WAS IT MURDER ...OR MISHAP?
The wife of a crime writer lies dead at the bottom of the stairs – but how did she get there? Colin Firth and Toni Collette star in a gripping real-life drama
PICK OF THE WEEK THE STAIRCASE Thursday, Sky Atlantic, 9pm, 10.20pm & 11.35pm
Colin Firth cemented his place in TV history after setting pulses racing in Pride And Prejudice, but it’s more than 20 years since he last appeared on the small screen. Now the Oscar-winning film star is back in a far darker leading role, in a complex drama based on one of the most fascinating stories of true crime in the US in recent years.
One night in December 2001, novelist Michael Peterson (Firth, left) is distraught as he calls the emergency services to say he has found his second wife Kathleen (Toni Collette, left) badly hurt and unconscious at the foot of the staircase in their plush North Carolina home. The injuries prove to be fatal, but when the authorities investigate Kathleen’s death, almost everything beyond those basic facts quickly comes into question.
At the heart of the sensational news story is the question of whether there was a tragic accident as a result of her drinking that evening or a brutal, callous murder carried out by her husband.
It was a question that exercised the courts for some 16 years, but the case also mesmerised the public in America and across the world, thanks to an unsparing, in-depth documentary series by French film-makers, to whom Michael gave full access and his complete consent as he continued to protest his innocence at every opportunity.

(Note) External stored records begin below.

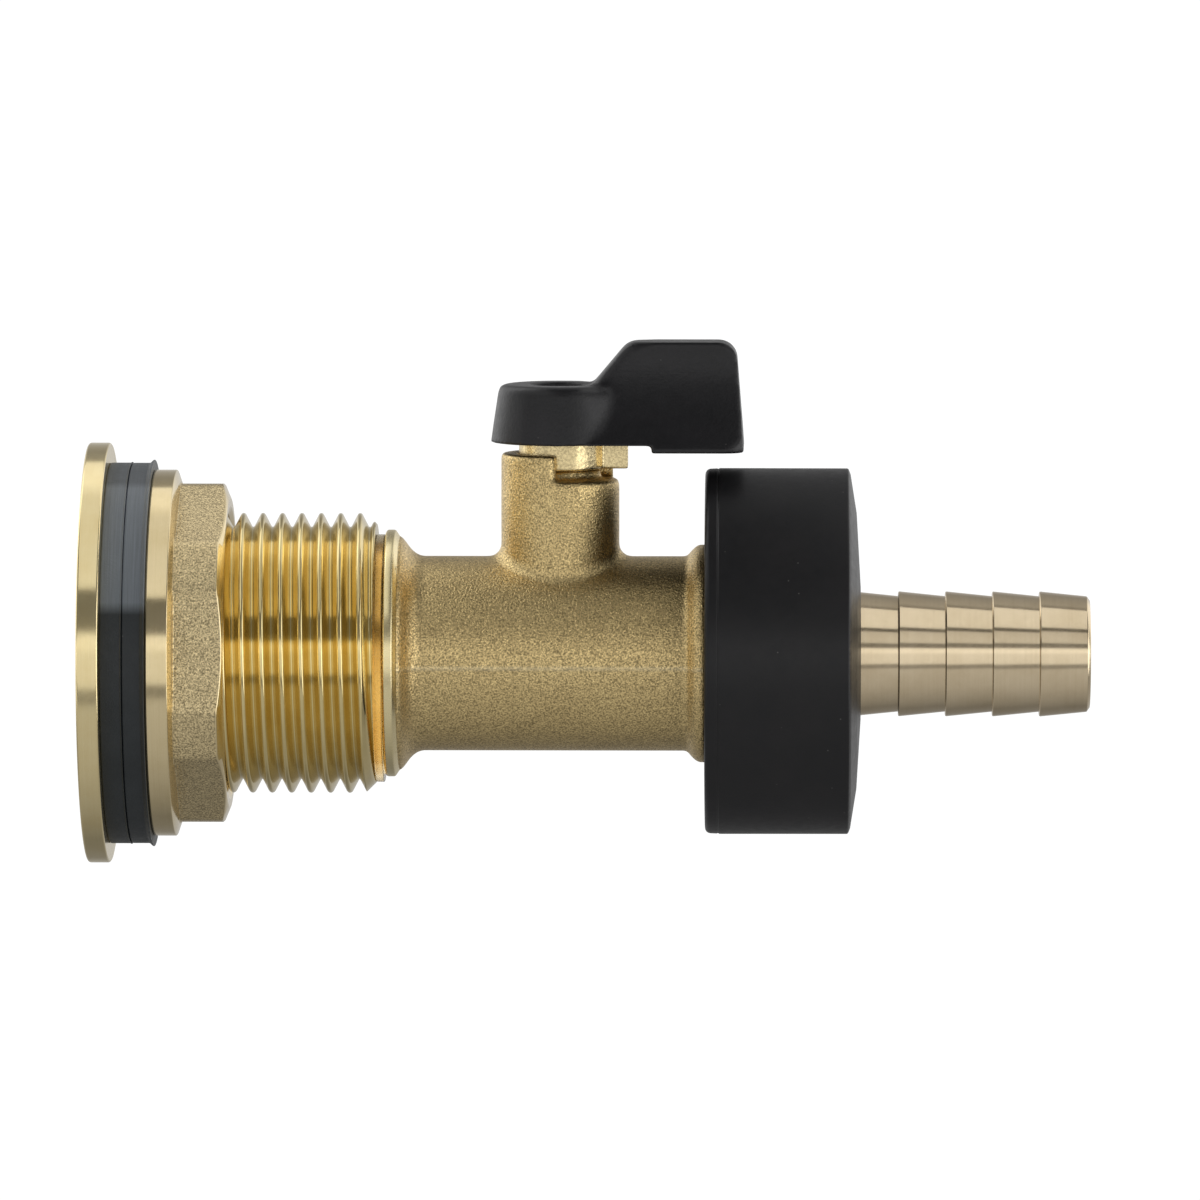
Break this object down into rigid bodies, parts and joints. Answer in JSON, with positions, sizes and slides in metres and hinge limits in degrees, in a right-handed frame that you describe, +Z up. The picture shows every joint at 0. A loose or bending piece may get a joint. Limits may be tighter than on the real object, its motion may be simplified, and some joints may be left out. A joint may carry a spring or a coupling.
{
  "type": "water butt tap",
  "caption": "Brass lever ball tap on a clamped tank connector, with a black union nut and a barbed hosetail, for draining a water butt.",
  "frame": {"origin": "on the waterway's axis, in the plane where the two rubber washers meet, which is where the butt's wall is clamped", "axes": "+X along the waterway from inside the butt to the hose, +Z up through the handle's stem"},
  "size_m": [0.1188, 0.0498, 0.0621],
  "materials": {
    "turned_brass": "turned, satin",
    "cast_brass": "blasted casting",
    "pale_brass": "fine turned",
    "chrome": "polished",
    "steel": "zinc plated",
    "rubber": "matt",
    "nylon": "translucent",
    "seat_plastic": "waxy white",
    "black_plastic": "fine grained satin"
  },
  "bodies": {
    "tap": {"tank_connector": "turned_brass", "inner_washer": "rubber", "seal_ring": "nylon", "tap_body": "cast_brass", "inlet_seat": "seat_plastic", "outlet_seat": "seat_plastic", "seat_retainer": "turned_brass"},
    "spindle": {"ball": "chrome", "stem": "turned_brass", "stem_thrust_washer": "seat_plastic", "stem_o_ring_lower": "rubber", "stem_o_ring_upper": "rubber", "stop_plate": "cast_brass", "handle": "black_plastic", "handle_screw": "steel", "screw_washer": "steel"},
    "clamp_washer": {"outer_washer": "rubber"},
    "backnut": {"backnut": "cast_brass"},
    "tail_washer": {"hosetail_washer": "rubber"},
    "union_nut": {"union_nut": "black_plastic"},
    "hosetail": {"hosetail": "pale_brass"}
  },
  "joints": [
    {"name": "handle_turn", "type": "hinge", "parent": "tap", "child": "spindle", "pos_m": [0.0508, 0, 0], "axis": [0, 0, 1], "range_deg": [-90, 0]},
    {"name": "washer_slide", "type": "slide", "parent": "tap", "child": "clamp_washer", "axis": [1, 0, 0], "range_m": [0, 0.01386]},
    {"name": "backnut_turn", "type": "hinge", "parent": "clamp_washer", "child": "backnut", "pos_m": [0.004, 0, 0], "axis": [1, 0, 0], "range_deg": [0, 2160]},
    {"name": "tail_slide", "type": "slide", "parent": "tap", "child": "tail_washer", "axis": [1, 0, 0], "range_m": [0, 0.0091]},
    {"name": "union_nut_turn", "type": "hinge", "parent": "tail_washer", "child": "union_nut", "pos_m": [0.076, 0, 0], "axis": [1, 0, 0], "range_deg": [0, 1800]},
    {"name": "hosetail_swivel", "type": "hinge", "parent": "tail_washer", "child": "hosetail", "pos_m": [0.09, 0, 0], "axis": [1, 0, 0], "continuous": true}
  ],
  "couplings": [
    {"joint": "washer_slide", "follows": "backnut_turn", "m_per_rad": 0.00036749},
    {"joint": "tail_slide", "follows": "union_nut_turn", "m_per_rad": 0.00028871}
  ]
}
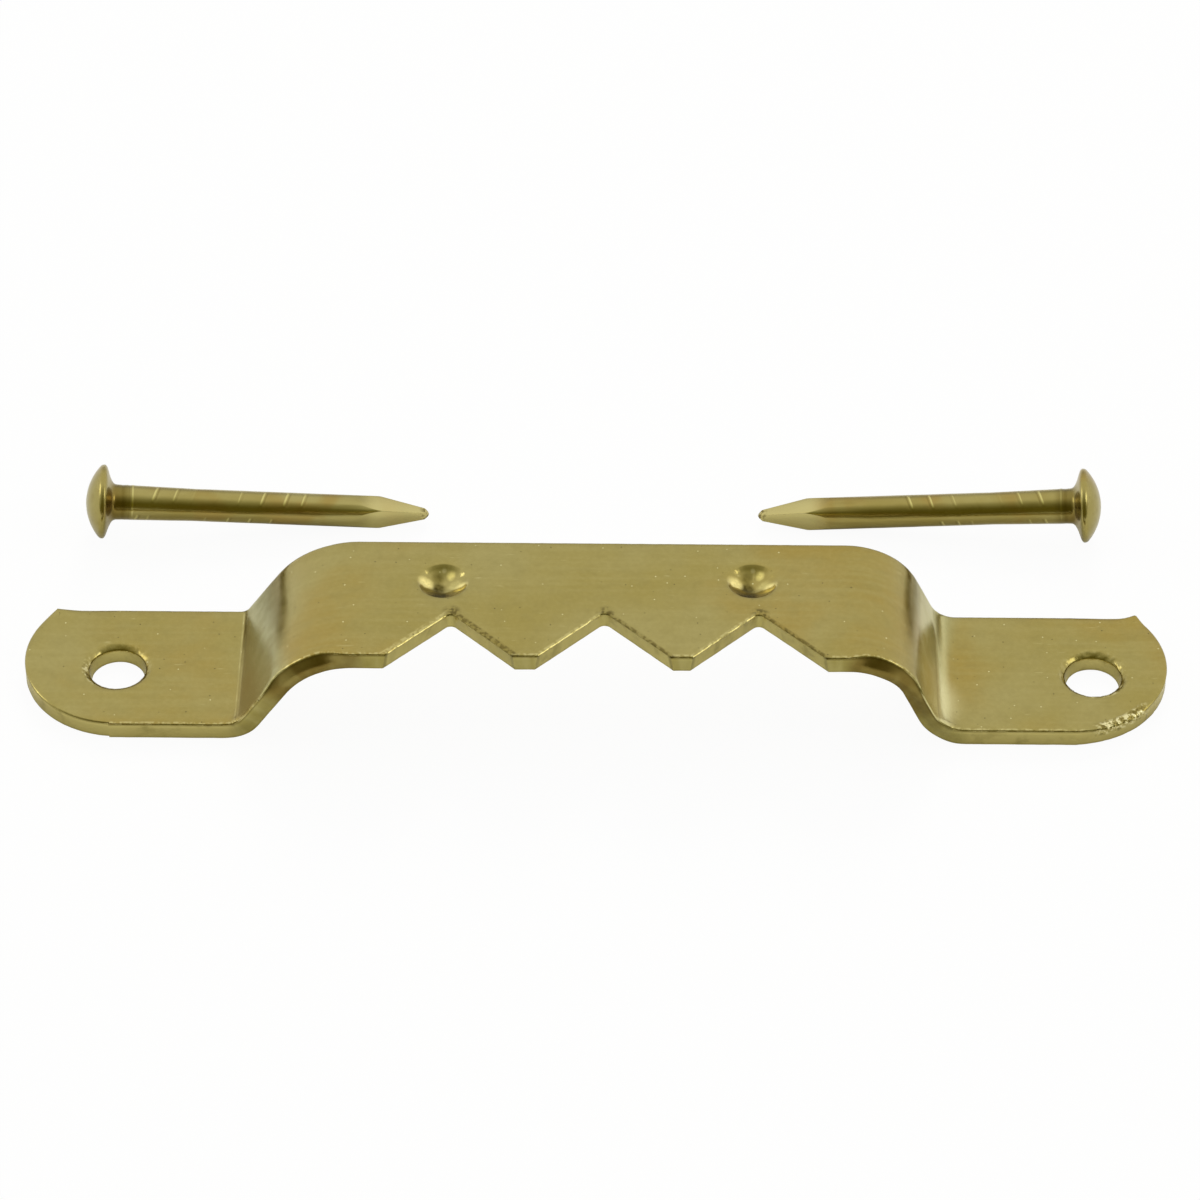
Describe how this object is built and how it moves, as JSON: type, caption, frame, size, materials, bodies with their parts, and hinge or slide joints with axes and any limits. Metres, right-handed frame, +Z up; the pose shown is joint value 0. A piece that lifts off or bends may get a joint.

Out of these elements, the HBO network has crafted a compelling eight-part drama that challenges us to look at the story from every angle as the point of view shifts from one character to another and back and forth in time.
As we are immersed in the rich family life of the Petersons before that fateful night in 2001, we see Kathleen as vibrantly alive, if troubled by nagging doubts about her husband and their marriage. But then the story races through the years as Michael faces prosecution. This is where Firth’s performance comes into its own.
He’s an actor we’re used to seeing playing fundamentally virtuous characters, from George VI in
The King’s Speech to Kingsman, and it’s that quality of essential decency that demands our sympathy, even as the case stacks up against Michael with seemingly irrefutable power.
Juliette Binoche (left), Patrick Schwarzenegger (son of Arnold) and Sophie Turner (Game Of Thrones) add further lustre to the cast. When you’re done watching, you can turn to Netflix for the acclaimed documentary series on the saga of the Petersons – also called The Staircase – to come to your own verdict on the case.